CODEWITHSUNDEEP
bashshell
user7858768
user7858768

Reputation: 1026

Bash: why does 'return 0' in parenthesis doesn't exit the function

In the following bash code example. I expect return 0 to exit the function when calling the function with 0. However, the function continues forward. 

ignoringReturnStatement(){
  local seconds="$1"
  [[ "$seconds" -eq "0" ]] && (echo "equals 0" && return 0 )

  echo "Didn't exit with 'return 0'"
  return 1
}
ignoringReturnStatement 0 && echo "Return code truthy" || echo "Return code falsy"

Output

equals 0
Didn't exit with 'return 0'
Return code falsy

Why in the world is return 0 ignored? Does it somehow get scoped down the just parentheses () that its in? (I am used to bash not doing much scoping down so that would be super surprising)
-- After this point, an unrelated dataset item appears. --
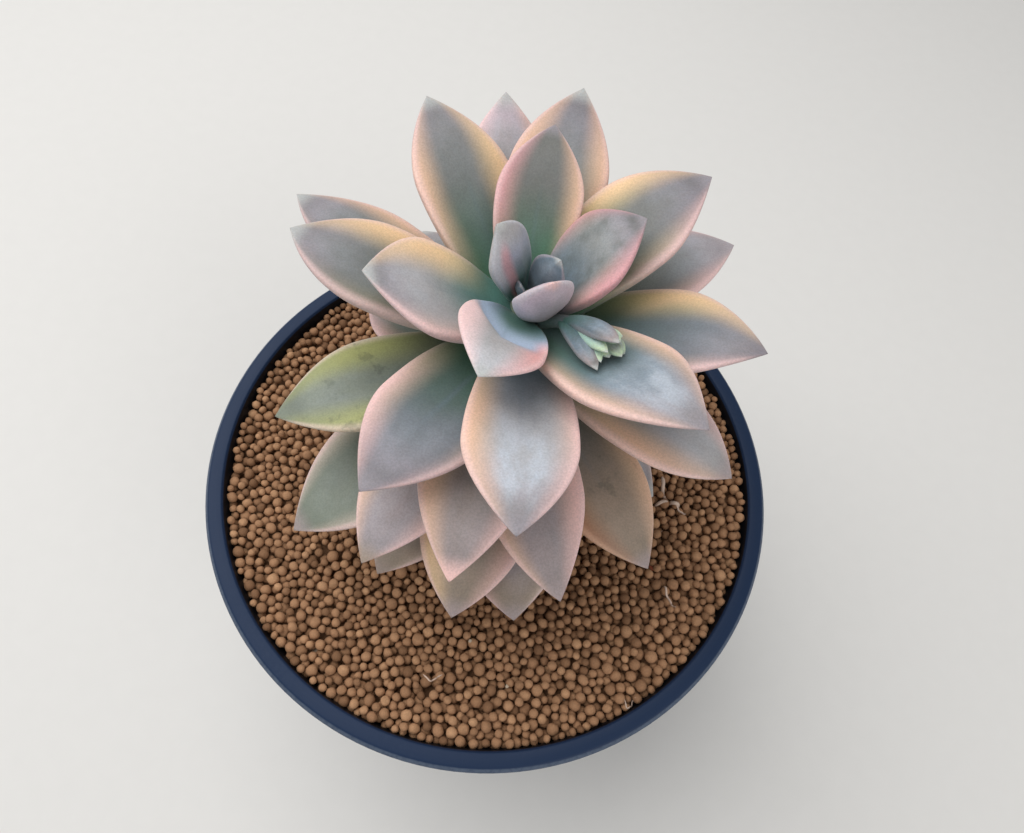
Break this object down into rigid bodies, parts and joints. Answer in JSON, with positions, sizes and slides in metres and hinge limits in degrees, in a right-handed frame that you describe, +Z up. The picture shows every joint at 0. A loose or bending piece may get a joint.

I could refactor this code to work as expected using more verbose if syntax:

respectingReturnStatement(){
  local seconds="$1"
  if [[ "$seconds" -eq "0" ]]; then
     echo "equals 0"
     return 0
  fi

  echo "Didn't exit with 'return 0'"
  return 1
}
respectingReturnStatement 0 && echo "Return code truthy" || echo "Return code falsy"

But why does && (... return 0) syntax not work here?

Upvotes: 1

Views: 411

Answers (1)

chepner
chepner

Reputation: 531798

It's not being ignored; it's executing in a subshell. It's not immediately obvious to me if it fails, because it's not being used in a function in that shell, or if it "returns" from that subshell to the function.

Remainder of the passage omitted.